- Written by: Walter Davis
- Directed by: Arch Nicholson
- Starring: Barry Newman Bill Kerr Trisha Noble Alwyn Kurts Bruce Spence
- Countries of origin: Australia United States
- Original language: English

Production
- Producer: Hal McElroy
- Running time: 94 minutes
- Production companies: Hanna-Barbera Australia New South Wales Film Corporation
- Budget: A$750,000

Original release
- Release: 30 December 1981 (Sydney)

= Deadline (1982 film) =

Deadline (stylized as ..Deadline..) is a 1981 Australian-American made-for-television thriller drama film directed by Arch Nicholson and co-produced by the Australian division of Hanna-Barbera and New South Wales Film Corporation.

== Plot ==
Journalist Barney Duncan (Barry Newman) discovers that an earthquake on the Australian outback was found to be a small nuclear detonation, and the work of an extortionist who vowed to detonate more devices unless his conditions for blackmail are met.

==Cast==
- Barry Newman as Barney Duncan
- Trisha Noble as Gillian Boles
- Bruce Spence as Towie
- Alwyn Kurts as Jack McGinty
- Brian Blain as Dr. Durant
- Willie Fennell as Old Alf
- Danny Adcock as ASIO Agent
- Carole Skinner as Sybil
- Kevin Miles as Thurber
- Michael Duffield as Air Vice Marshall
- Ken Wayne as Fire Officer
- Sean Scully as Army Officer
- Norman Kaye as ASIO agent

== Production ==
It was originally known as Shadow Effects and was shot on location in Sydney, Canberra and the mining town of Broken Hill.

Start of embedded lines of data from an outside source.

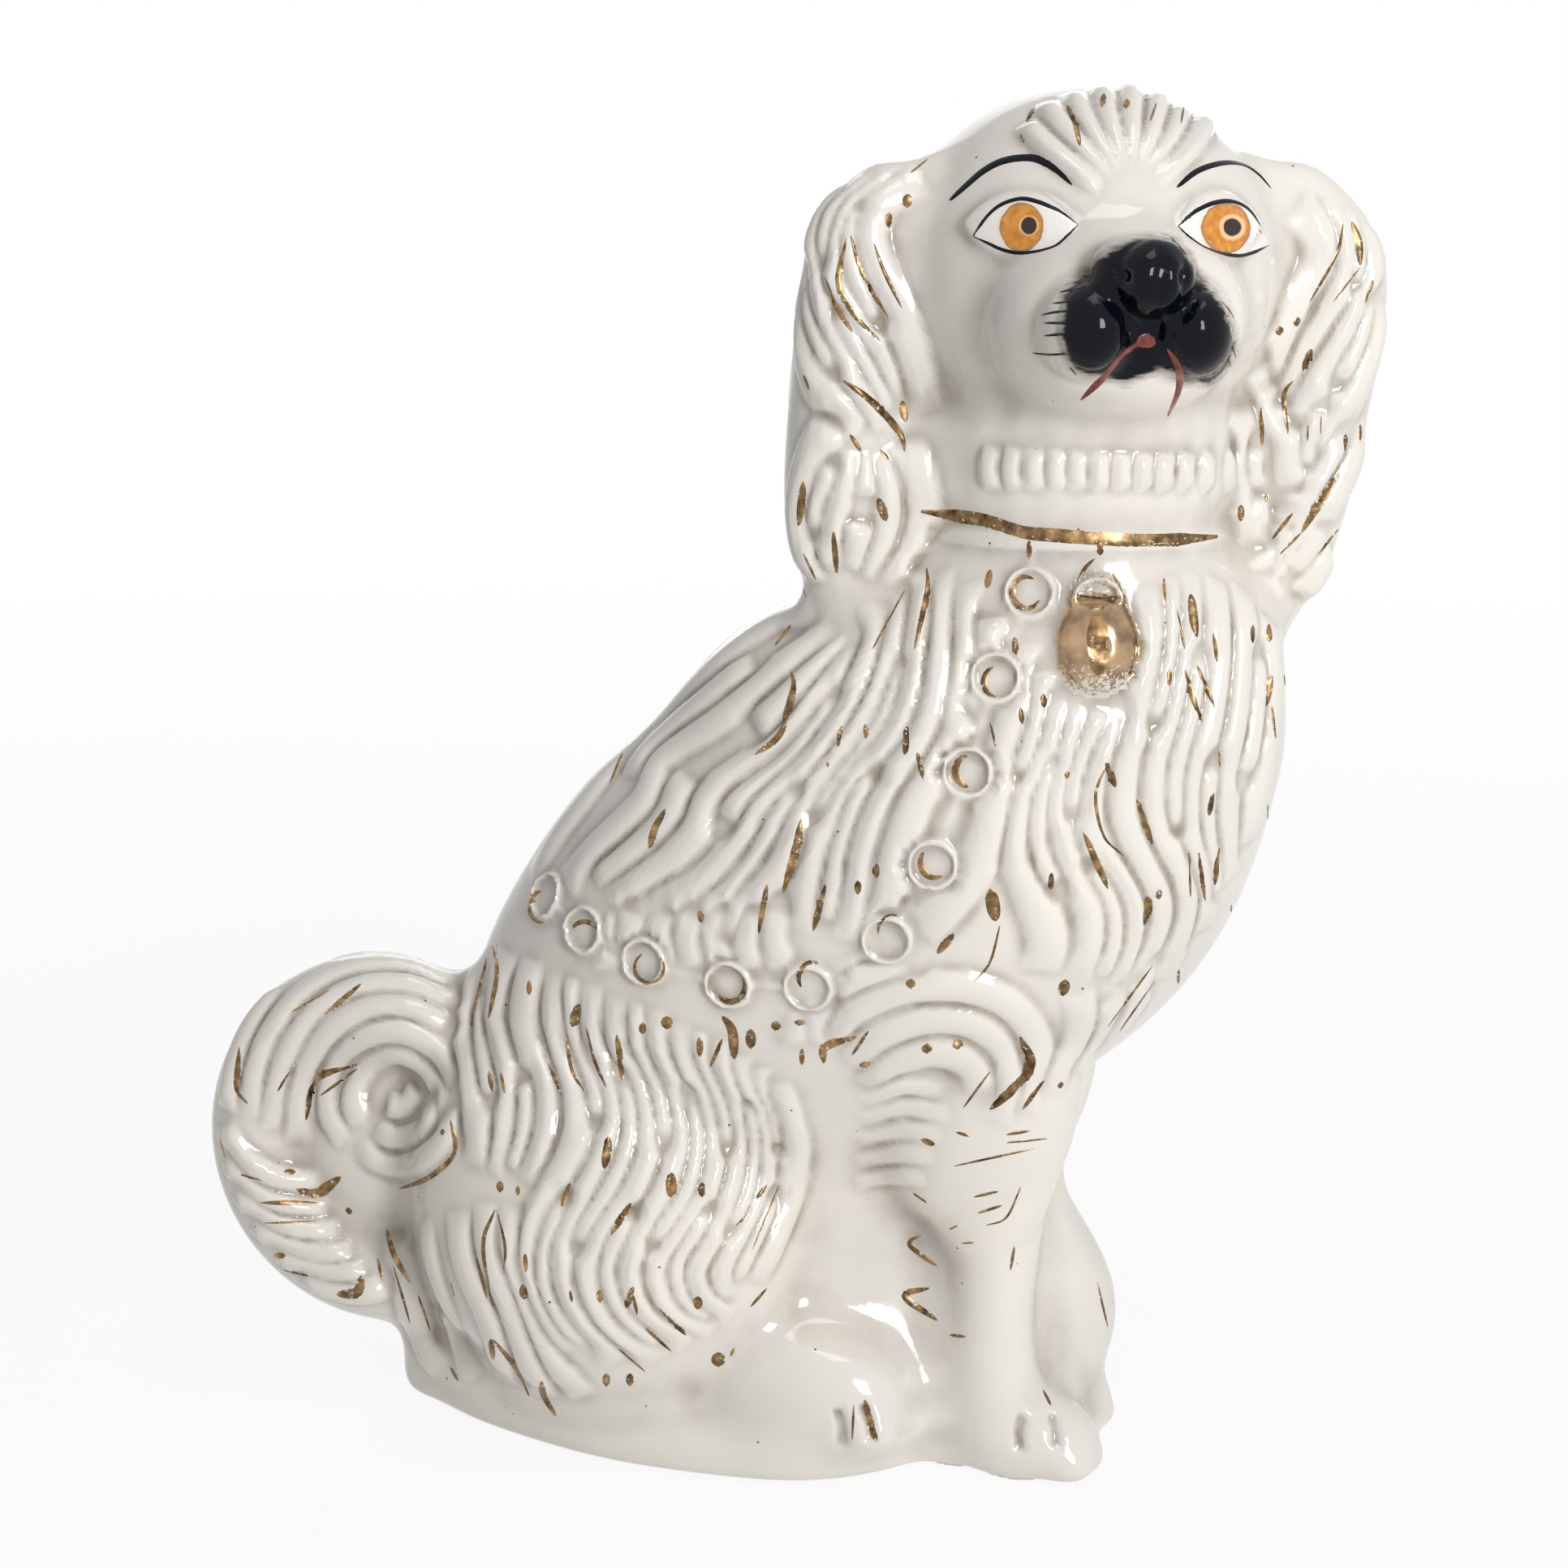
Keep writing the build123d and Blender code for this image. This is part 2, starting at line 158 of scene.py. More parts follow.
def new_material(name):
    """An empty material, its node tree, and the place of each point on the object."""
    material = bpy.data.materials.new(name)
    material.use_nodes = True
    tree = material.node_tree
    tree.nodes.clear()
    return material, tree, node(tree, "TexCoord").outputs["Object"]


def seen_rays(tree):
    """1 for a ray that shows the background straight, in a gloss or through glass, and 0 for lighting."""
    path = node(tree, "LightPath").outputs
    direct = node(tree, "Math", path["Is Camera Ray"], path["Is Glossy Ray"], operation="MAXIMUM")
    return node(tree, "Math", direct, path["Is Transmission Ray"], operation="MAXIMUM")


def make_floor():
    """The white sweep, which takes the dog's shadow near it and runs into the background further off."""
    mesh = bpy.data.meshes.new("floor")
    turn = np.linspace(0, 2 * math.pi, floor_corners, endpoint=False)
    rim = [(floor_radius * math.cos(angle), floor_radius * math.sin(angle), 0.0) for angle in turn]
    mesh.from_pydata(rim, [], [tuple(range(len(rim)))])
    floor = bpy.data.objects.new("floor", mesh)
    bpy.context.scene.collection.objects.link(floor)
    material, tree, place = new_material("white_paper_sweep")
    paper = node(tree, "BsdfDiffuse", Color=linear(floor_colour))
    glow = node(tree, "Emission", Color=(1, 1, 1, 1), Strength=1.0)
    away = node(tree, "VectorMath", place, operation="LENGTH")
    away = node(tree, "MapRange", away, *floor_fade, *floor_glow)
    share = node(tree, "Math", seen_rays(tree), away, operation="MULTIPLY")
    node(tree, "OutputMaterial", Surface=node(tree, "MixShader", share, paper, glow))
    mesh.materials.append(material)


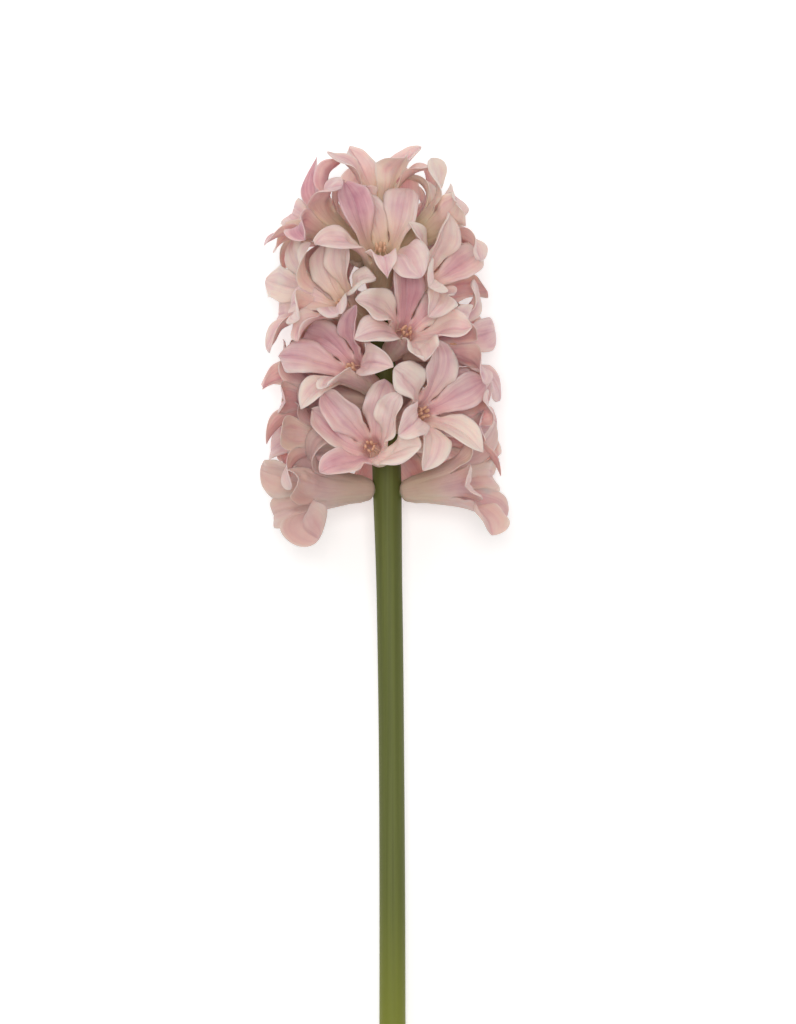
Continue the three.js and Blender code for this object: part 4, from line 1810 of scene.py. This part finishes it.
class SproutTree(GrowthTree):
    """Grows one slim round sprout on every point, along its aim and stretched as the point says."""

    def __init__(self, name: str, profile: Profile) -> None:
        """Builds the tree.

        Args:
            name: The tree's name.
            profile: The sprout's radius along its length, both as shares.
        """
        super().__init__(name)
        rings = self.input("Rings", 12)
        sides = self.input("Sides", 10)
        bow = self.input("Bow", 0.0)
        play = self.input("Play", 0.06)
        seed = self.input("Seed", 1)
        line = self.add("GeometryNodeCurvePrimitiveLine", {"End": (0.0, 0.0, 1.0)})
        spine = self.add("GeometryNodeResampleCurve", {"Curve": line.outputs[0], "Count": rings})
        factor = self.add("GeometryNodeSplineParameter").outputs["Factor"]
        marked = self.keep(spine.outputs[0], "sprout", factor, "POINT")
        outline = self.add("ShaderNodeFloatCurve", {"Value": factor})
        points = outline.mapping.curves[0].points
        points[0].location, points[-1].location = profile[0], profile[-1]
        for point in profile[1:-1]:
            points.new(*point)
        outline.mapping.update()
        sprout = self.sweep(marked, outline.outputs[0], sides)
        turn = self.math("MULTIPLY", self.named("sprout"), math.pi)
        arch = self.math("MULTIPLY", self.math("SINE", turn), bow)
        bowed = self.shift(sprout, self.vector(arch, 0.0, 0.0))
        aim = self.named("aim", "FLOAT_VECTOR")
        aimed = self.add("FunctionNodeAlignRotationToVector", {"Vector": aim}, axis="Z")
        spin = self.add("FunctionNodeAxisAngleToRotation", {"Angle": self.random(0.0, 2 * math.pi, seed)})
        turned = self.add(
            "FunctionNodeRotateRotation",
            {"Rotation": aimed.outputs[0], "Rotate By": spin.outputs[0]},
            rotation_space="LOCAL",
        )
        size = self.random(self.math("SUBTRACT", 1.0, play), self.math("ADD", 1.0, play), seed)
        placed = self.add(
            "GeometryNodeInstanceOnPoints",
            {
                "Points": self.entry.outputs["Geometry"],
                "Instance": bowed,
                "Rotation": turned.outputs[0],
                "Scale": self.scaled(self.named("stretch", "FLOAT_VECTOR"), size),
            },
        )
        self.close(placed.outputs[0])

    def random(self, low: object, high: object, seed: object) -> Socket:
        """A random number for each point.

        Args:
            low: The least that it can be.
            high: The most that it can be.
            seed: The seed.

        Returns:
            The number.
        """
        node = self.add("FunctionNodeRandomValue", data_type="FLOAT")
        wanted = {"Min": low, "Max": high, "Seed": seed}
        for socket in node.inputs:
            if socket.enabled and socket.name in wanted:
                self.feed(socket, wanted[socket.name])
        return node.outputs["Value"]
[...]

It was a pilot for an unmade TV series which was to be called Foreign Correspondent.

At one stage Graham Kennedy was going to play a priest.

Production was held up due to protests from Actors Equity.

"I like the concept, it's a contemporary issue," said Newman during filming in December 1980. "I'm a news nut; my favorite actor is Walter Cronkite."